In My Secret Life (c. 1890), that classic work of late Victorian pornography, the author, an anonymous gentleman with a raging libido and the compulsion to repeat and record his amatory adventures, writes, “Providence has made the continuation of the species depend on a process of coupling the sexes, called fucking. . . . It is not a graceful operation – in fact it is not more elegant than pissing, or shitting, and is more ridiculous; but it is one giving the intensest pleasure to the parties operating together, and most people try to do as much of it as they can.” The artless simplicity of these sentences is their charm, though they are more complicated than meets the eye. Notice the relation of “coupling” to the perpetuation of the species on the one hand and to superlative pleasure on the other. The conjugation of the bodies is the observance of a sacrament, a religious imperative, but it also involves the unrelentingly gross human body in an “operation” no finer than urination or defecation, and “more ridiculous.”
Call it “fucking” or call it “making love”: the “process of coupling” is the fact at the center of all erotic speculation. “Fucking” remains the ultimate profanity. The word’s effect is like that of the Tarot card of the Lovers dealt upside down: the same meaning in the form of its negative inversion. But any word or phrase for sexual intercourse, euphemistic and genteel, or clinical and precise, or lewd and graphic, will prove inadequate to the ramifications of the act. The many possible ways of talking about it, that great pronoun -- or, as Freud would have it, Id -- suggests that contradictory impulses are at work, or contradictory ways of presenting the same impulse. An instance of heterosexual love, for example, can be depicted as the union of yin and yang, husband and wife engaged in the blessed task of procreation, or contrarily as an anomalous episode during a temporary truce in the battle between the sexes. In any case, we know that sexual desire is a drive that seems to trump all others and dictate human behavior, sometimes against all reason or beyond any rational explanation. We know that it is the most intense and irresistible of bawdy pleasures, that it makes fools and rascals and buffoons of us and often lowers the attitudinal level from tragic postures and epic vistas to bedroom farces and comedies of Eros. Yet as Anonymous noted in 1890, “most people try to do as much of it as they can,” and everyone thinks about it more than anyone will admit.
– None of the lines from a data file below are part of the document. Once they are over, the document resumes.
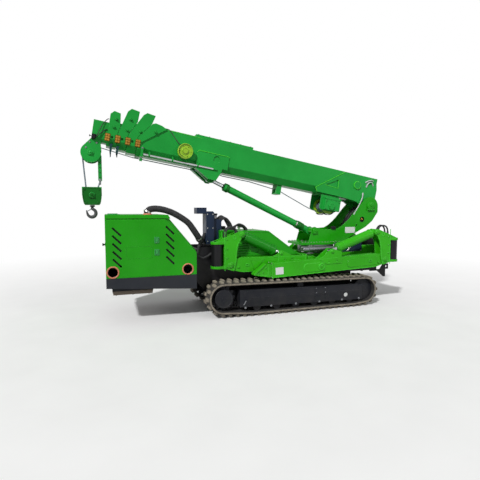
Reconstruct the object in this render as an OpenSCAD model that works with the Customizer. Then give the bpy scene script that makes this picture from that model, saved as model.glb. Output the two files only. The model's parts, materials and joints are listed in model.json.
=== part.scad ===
// Compact crawler crane with four folding outrigger legs and a five-section telescopic boom.
// Stored for travel: legs folded over the tracks, boom resting low over the engine hood.
// Frame: origin on the ground under the middle of the machine, +X towards the slewing column,
// -X towards the engine hood, -Y the side with the duct hose, +Z up. All lengths in millimetres.

/* [Machine] */
// Half of the overall length, to the head sheave at one end and the tow eyes at the other
machine_half = 1651; // [1600:1:1720]
// Distance from the middle plane to the outer edge of a track
track_outer_y = 450; // [430:1:500]

/* [Tracks] */
// Width of a rubber track
track_w = 200; // [170:1:210]
// Pitch from lug to lug
lug_pitch = 72; // [60:1:90]
// Height of a lug
lug_h = 18; // [12:1:24]
// Thickness of the rubber belt under the lugs
belt_t = 22; // [16:1:26]
// Length of a lug along the track
lug_len = 34; // [24:1:40]
// Centre of the drive sprocket along the machine
sprocket_x = -405; // [-440:1:-380]
// Height of the sprocket's centre
sprocket_z = 185; // [180:1:195]
// Radius of the belt's outer face round the sprocket
sprocket_wrap_r = 147; // [140:1:152]
// Centre of the idler along the machine
idler_x = 1169; // [1140:1:1200]
// Height of the idler's centre
idler_z = 172; // [165:1:178]
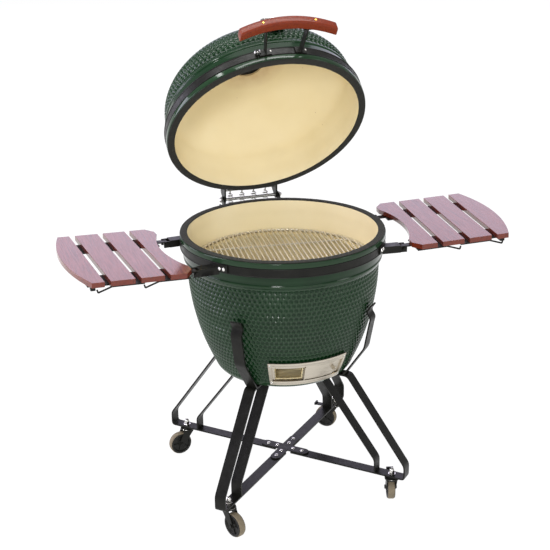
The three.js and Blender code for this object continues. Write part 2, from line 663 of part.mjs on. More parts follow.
// ---------- casters ----------
// Swivel frame: the stem stands on Z at the origin and the wheel trails towards +X.
function casterFork() {
  const { trail, wheel, tread, axle, stem } = CASTER;
  const top = CROSS_Z - BAR.thick / 2 - GAP;
  const side = (y0) => {
    const shape = new THREE.Shape();
    shape.moveTo(-17, top - 5);
    shape.lineTo(-15, top - 16);
    shape.lineTo(trail - 9, wheel - 3);
    shape.absarc(trail, wheel, 9, Math.PI * 1.1, Math.PI * 0.05, false);
    shape.lineTo(19, top - 16);
    shape.lineTo(17, top - 5);
    return new THREE.ExtrudeGeometry(shape, { depth: 2.5, bevelEnabled: false, curveSegments: 3 })
      .rotateX(Math.PI / 2).translate(0, y0 + 2.5, 0);
  };
  const crown = revolve([[0, top - 12], [22, top - 12], [22, top - 6], [14, top - 2], [14, top], [0, top]], 12);
  const post = rod([0, 0, top - 4], [0, 0, CROSS_Z + 12], stem, 10);
  const nutLow = CROSS_Z + BAR.thick / 2 + GAP;
  const nut = rod([0, 0, nutLow], [0, 0, nutLow + 9], 10, 6);
  const dome = rod([0, 0, nutLow + 8], [0, 0, nutLow + 20], 7.5, 8);
  const axis = rod([trail, -tread / 2 - 5, wheel], [trail, tread / 2 + 5, wheel], axle, 10);
  const cheek = tread / 2 + 1.5;
  const bridge = box(-17, 17, -cheek - 2.5, cheek + 2.5, top - 12, top - 8);
  return join(crown, post, nut, dome, axis, bridge, side(cheek), side(-cheek - 2.5));
}

function casterWheel() {
  const { wheel, tread, axle } = CASTER;
  const h = tread / 2;
  const outline = [
    [axle + 0.1, -h], [wheel - 4, -h], [wheel, -h + 4], [wheel, h - 4], [wheel - 4, h], [axle + 0.1, h],
  ];
  return revolve(outline, 30).rotateX(Math.PI / 2);
}

// A foot pedal that pivots on the back of the fork.
function brakePedal() {
  const { trail, wheel } = CASTER;
  const height = wheel + 41.5;
  const hub = rod([trail - 6, -9, height], [trail - 6, 9, height], 3);
  const foot = box(trail - 6, trail + 40, -9, 9, height - 1, height + 2);
  const lip = box(trail + 34, trail + 40, -11, 11, height - 1, height + 7);
  return join(hub, foot, lip);
}

const stand = group(grill, 0, EGG_Y);
LEGS.forEach(({ name, angle, swivel, brake }) => {
  const leg = group(stand);
  leg.rotation.z = rad(angle);
  add(leg, `leg_${name}`, legFrame(), MATERIAL.blackSteel);
  const caster = group(leg, CASTER.radius);
  caster.rotation.z = rad(swivel);
  add(caster, `caster_fork_${name}`, casterFork(), MATERIAL.blackSteel);
  const axle = group(caster, CASTER.trail, 0, CASTER.wheel);
  add(axle, `caster_wheel_${name}`, casterWheel(), MATERIAL.tyre);
  if (brake) add(caster, `brake_pedal_${name}`, brakePedal(), MATERIAL.blackSteel);
});

// ---------- side shelves ----------
function slatShape(index, side) {
  const [x0, x1] = SLATS[index];
  const half = SHELF.half;
  const centre = -SHELF.inner; // the ceramic body's axis
  const points = [];
  if (index === 0) {
    const edge = 158;
    points.push([22, half], [0, half - 30], [0, edge]);
    ways(13).forEach((i) => {
      const y = edge - 8 - ((edge - 8) * 2 * i) / 12;
      points.push([centre + Math.sqrt(SHELF_ARC.inner ** 2 - y ** 2), y]);
    });
    points.push([0, -edge], [0, -half + 30], [22, -half], [x1, -half], [x1, half]);
  } else if (index === SLATS.length - 1) {
    points.push([x0, half], [x0, -half]);
    ways(13).forEach((i) => {
      const y = -half + (half * 2 * i) / 12;
      points.push([SHELF_ARC.outerCentre + Math.sqrt(SHELF_ARC.outer ** 2 - y ** 2), y]);
    });
  } else points.push([x0, half], [x0, -half], [x1, -half], [x1, half]);
  return new THREE.Shape(points.map(([x, y]) => new THREE.Vector2(side * x, y)));
}

function shelfArm({ name, y, width }, side) {
  const [low, high] = [-SHELF.slat - GAP - 4, -SHELF.slat - GAP];
  const across = (a, b) => [Math.min(side * a, side * b), Math.max(side * a, side * b)];
  const rest = box(...across(10, 298), y - width / 2, y + width / 2, low, high);
  const neck = box(...across(FOLD.x, 12), y - FOLD.width / 2, y + FOLD.width / 2, low, high);
  const knuckle = rod([side * FOLD.x, y - FOLD.width / 2, FOLD.z], [side * FOLD.x, y + FOLD.width / 2, FOLD.z],
    FOLD.knuckle, 14);
  const pieces = [rest, neck, knuckle];
  if (name === "front") pieces.push(...shelfHooks(side, low));
  const bore = rod([side * FOLD.x, y - 20, FOLD.z], [side * FOLD.x, y + 20, FOLD.z], FOLD.pin + 0.1, 14);
  return cut(join(...pieces), bore);
}

// Two tool hooks under the front edge, each a thin bar that dips and ends in a tip.
function shelfHooks(side, low) {
  const y = -SHELF.half + 8;
  return SHELF_HOOKS.map((x) => {
    const strip = box(Math.min(side * x, side * (x + 95)), Math.max(side * x, side * (x + 95)),
      -SHELF.half + 4, -178, low, low + 4);
    const at = (u, z) => [side * (x + u), y, low + z];
    return join(strip, rods([at(90, 1.5), at(130, -13), at(133, -4)], 2.5, 8));
  });
}

// The bracket is fixed on the band: a block that follows the band's curve and two ears with a pin.
function shelfBracket({ y }, side) {
  const pivotX = SHELF.inner + FOLD.x;
  const pivotZ = SHELF.top + FOLD.z;
  const across = (a, b) => [Math.min(side * a, side * b), Math.max(side * a, side * b)];
  const ear = FOLD.width / 2 + 1;
  const block = box(...across(230, pivotX - FOLD.knuckle - 2), y - ear - 5, y + ear + 5, pivotZ - 11, pivotZ + 11);
  const ears = [-1, 1].map((s) => {
    const [a, b] = [y + s * ear, y + s * (ear + 5)];
    return box(...across(pivotX - 16, pivotX + 9), Math.min(a, b), Math.max(a, b), pivotZ - 10, pivotZ + 9);
  });
  const pin = rod([side * pivotX, y - ear - 8, pivotZ], [side * pivotX, y + ear + 8, pivotZ], FOLD.pin, 14);
  const clear = revolve([[0, pivotZ - 40], [RIM_R + 0.9, pivotZ - 40], [RIM_R + 0.9, pivotZ + 40], [0, pivotZ + 40]])
    .rotateZ(side * rad(SHELF.yaw));
  return join(cut(join(block, ...ears), clear), pin);
}

for (const [name, side] of [["left", -1], ["right", 1]]) {
  const turned = group(egg);
  turned.rotation.z = -side * rad(SHELF.yaw);
  ARMS.forEach((arm) => add(turned, `shelf_bracket_${name}_${arm.name}`, shelfBracket(arm, side),
    MATERIAL.blackSteel));
  // The shelf tilts about its fold axis, so its knuckles stay on the brackets' pins.
  const fold = group(turned, side * (SHELF.inner + FOLD.x), 0, SHELF.top + FOLD.z);
  fold.rotation.y = -side * rad(SHELF.tilt);
  const shelf = group(fold, -side * FOLD.x, 0, -FOLD.z);
  SLATS.forEach((_, i) =>
    add(shelf, `slat_${name}_${i + 1}`, plate(slatShape(i, side), -SHELF.slat, 0), MATERIAL.shelfWood));
  ARMS.forEach((arm) => add(shelf, `shelf_arm_${name}_${arm.name}`, shelfArm(arm, side), MATERIAL.blackSteel));
}

export default grill;
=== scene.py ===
"""A ceramic kamado charcoal grill with its lid open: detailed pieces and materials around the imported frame.

Shapes are written in millimetres. The ceramic body's own frame has its origin at the centre of the rim plane,
X along the lid hinge, -Y the front and Z up. Angles round the body count from the front towards +X.
"""
import json
import math

import bmesh
import bpy
import numpy as np
from mathutils import Matrix, Vector


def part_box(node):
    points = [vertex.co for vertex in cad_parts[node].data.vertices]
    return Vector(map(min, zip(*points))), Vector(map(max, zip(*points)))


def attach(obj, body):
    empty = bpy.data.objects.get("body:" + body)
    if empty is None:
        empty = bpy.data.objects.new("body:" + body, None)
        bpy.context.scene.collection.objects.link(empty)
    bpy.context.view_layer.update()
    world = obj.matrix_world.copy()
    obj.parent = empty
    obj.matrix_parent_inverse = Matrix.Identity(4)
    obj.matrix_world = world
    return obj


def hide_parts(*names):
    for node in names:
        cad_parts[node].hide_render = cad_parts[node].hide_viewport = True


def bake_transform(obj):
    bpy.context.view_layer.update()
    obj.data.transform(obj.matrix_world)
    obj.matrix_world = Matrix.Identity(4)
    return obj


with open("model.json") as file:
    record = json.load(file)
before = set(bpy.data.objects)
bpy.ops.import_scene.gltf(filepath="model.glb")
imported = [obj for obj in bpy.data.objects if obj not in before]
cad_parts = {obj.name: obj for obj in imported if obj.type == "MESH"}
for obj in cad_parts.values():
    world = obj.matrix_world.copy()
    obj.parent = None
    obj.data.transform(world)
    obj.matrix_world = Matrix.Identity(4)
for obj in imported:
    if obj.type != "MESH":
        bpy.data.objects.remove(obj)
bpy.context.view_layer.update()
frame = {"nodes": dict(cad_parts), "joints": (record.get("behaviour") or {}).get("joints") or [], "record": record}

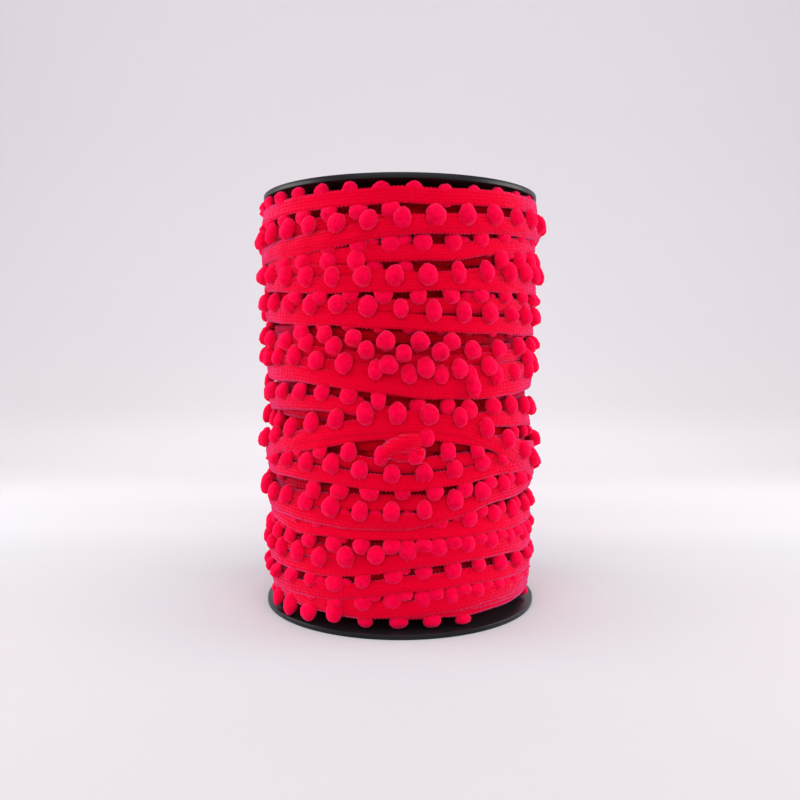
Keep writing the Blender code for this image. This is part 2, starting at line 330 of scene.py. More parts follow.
# The plain layer beneath the rest, wound down the spool before the turns that show.
def innerTurns():
    s = innerLay
    pitch = (s["high"] - s["low"]) / s["count"]
    rows = []
    for number in range(s["count"]):
        heights = [s["high"] - pitch * (number + 0.5 + angle / 360.0) for angle in frontAngles]
        ball = (s["shift"] * number) % int(s["spacing"])
        rows.append(Turn(f"inner{number}", heights, ball, s["spacing"], [s["rise"]] * 3, s["below"]))
    return rows


# What has been wound so far: the outer radius over angle and height.
class Winding:
    def __init__(self):
        s = trimLay
        self.rows = int(spoolHeight / s["cell"]) + 1
        heights = np.arange(self.rows) * s["cell"]
        core = np.interp(heights, *zip(*s["coreRadius"]))
        self.floor = np.tile(core, (s["steps"], 1))
        self.heads = self.floor.copy()  # with the pompoms at their full height
        self.laid = []

    def place(self, index, height):
        row = np.round(np.asarray(height) / trimLay["cell"]).astype(int)
        return np.asarray(index) % trimLay["steps"], np.clip(row, 0, self.rows - 1)

    def read(self, index, height):
        return self.floor[self.place(index, height)]

    def raiseTo(self, index, height, level):
        place = self.place(index, height)
        np.maximum.at(self.floor, place, level)
        np.maximum.at(self.heads, place, level)

    # Marks a pompom: a low swelling for tapes that cross it, its full head for pompoms.
    def press(self, pompom, limit):
        s = trimLay
        wide, tall = s["pressStep"]
        half = int(s["pressReach"] / wide) + 1
        for a in range(-half, half + 1):
            for b in range(-s["halfCells"], s["halfCells"] + 1):
                reach = math.hypot(a * wide, b * s["cell"] * tall)
                if reach < s["pressReach"]:
                    level = min(pompom.own + s["pressedPompom"] * (1 - reach**2 / s["pressDome"]), limit)
                    spot = (int(round(pompom.at)) + a, pompom.middle + b * s["cell"])
                    self.raiseTo(*spot, level)
                    head = pompom.out + s["headHigh"] * (1 - reach**2 / s["headDome"])
                    np.maximum.at(self.heads, self.place(*spot), head)


# Shares of the tape's lanes at one distance from its middle.
def laneShares(offset):
    lanes = trimLay["lanes"]
    return np.array([np.interp(offset, lanes, row) for row in np.eye(len(lanes))])


def tapeHeights(turns, rng):
    s = trimLay
    steps = s["steps"]
    keys, heights = [], []
    for number, turn in enumerate(turns):
        for angle, height in zip(frontAngles, turn.heights):
            keys.append((number + 0.5 + angle / 360.0) * steps)
            heights.append(height)
    along = np.arange(len(turns) * steps + 1)
    middle = curveThrough(keys, heights, along.clip(keys[0], keys[-1]))
    return middle + slowNoise(rng, along, s["wanderLengths"], s["wander"])


# A value given at left, middle and right, at one angle.
def overFront(values, angle):
    side = trimLay["sideAngle"]
    return np.interp(angle, (-side, 0, side), values) if isinstance(values, tuple) else values + 0 * angle


# How far each sample of a run lies below the outermost turns.
def belowAlong(turns, index):
    steps = trimLay["steps"]
    number = np.clip((index - 1) // steps, 0, len(turns) - 1)
    angle = (index / steps - number - 0.5) * 360
    return np.array([overFront(turns[k].below, a) for k, a in zip(number, angle)], float)


Pompom = namedtuple("Pompom", "at middle rise own out order hem")


# Where the pompoms fall along one run, and how far above the tape's middle.
def pompomPlaces(turns):
    steps, spacing, front = trimLay["steps"], trimLay["backSpacing"], trimLay["frontReach"]
    fronts = []
    for turn in turns:
        most = int(front / turn.spacing) + 2
        angles = turn.ball + np.arange(-most, most + 1) * turn.spacing
        fronts.append(angles[np.abs(angles) < front])
    places = []
    for number, turn in enumerate(turns):
        base = (number + 0.5) * steps
        for angle in fronts[number]:
            if not any(low < angle < high for low, high in turn.bare):
                rise = float(overFront(tuple(turn.rises), angle))
                places.append((base + angle / 360.0 * steps, rise))
        start = base + fronts[number][-1] / 360.0 * steps
        following = turns[min(number + 1, len(turns) - 1)]
        stop = base + steps + fronts[min(number + 1, len(turns) - 1)][0] / 360.0 * steps
        count = int(round((stop - start) / steps * 360.0 / spacing))
        for k in range(1, count):
            share = k / count
            at = start + share * (stop - start)
            places.append((at, turn.rises[2] + share * (following.rises[0] - turn.rises[2])))
    first = (fronts[0][0] + 180.0) / 360.0 * steps
    gap = spacing / 360.0 * steps
    places += [(first - k * gap, turns[0].rises[0]) for k in range(1, int(first / gap) + 1)]
    last = len(turns) * steps - gap / 2
    return sorted(place for place in places if place[0] < last)


# Leaves out a pompom that a later one would push into.
def withoutBuried(pompoms, apart):
    steps = trimLay["steps"]
    arc = 2 * math.pi * trimLay["meanRadius"] / steps
    at = np.array([p.at for p in pompoms])
    middle = np.array([p.middle for p in pompoms])
    kept = []
    for k, pompom in enumerate(pompoms):
        around = (at - pompom.at + steps / 2) % steps - steps / 2
        near = np.hypot(around * arc, middle - pompom.middle) < apart
        if not (near & (np.arange(len(pompoms)) > k)).any():
            kept.append(pompom)
    return kept


def strayPompoms():
    s = trimLay
    last = 99  # later than any turn, so no tape lies over them
    return [
        Pompom((angle / 360 + 0.5) * s["steps"], height, s["strayRise"], out, out, last, 0.0)
        for angle, height, out in strays
    ]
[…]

Classical images of Eros, or Cupid as the Romans renamed him, show an infant archer or, in Jacques-Louis David’s famous painting, an impishly grinning young man with angel’s wings beside his sleeping beauty, Psyche, embodiment of the eternal feminine. It is not difficult to decode the symbolism in all of this. That Cupid is depicted as a baby points to the inevitable consequences of sex, and you are left to wonder whether the child to come is a penalty for a guilty pleasure, an extra mouth to feed, or a reward. According to Apuleius in The Golden Ass, Psyche can link with her lover Cupid only at night, and on condition that she not see his face. Given that Psyche means “mind” or “soul” in Greek, can the myth be a parable in disguise? Not that use of a blindfold may produce excellent results, but that the soul’s yearning for erotic fulfillment can and does happen, albeit with strings attached that are easy to break, as Psyche learns to her consternation in Apuleius.
[from The Best American Erotic Poems ed. David Lehman (Scribner, 2008), which contains much wonderful writing, including what one creepy critic called "the worst poem ever written on any subject," illuminating Wittgenstein's concept of nonsense]
My Secret Life and Lady Chatterley's Lover---erotic, forbidden texts with the power to blow the minds of adolescents in the mid 20th Century. Or so I've heard.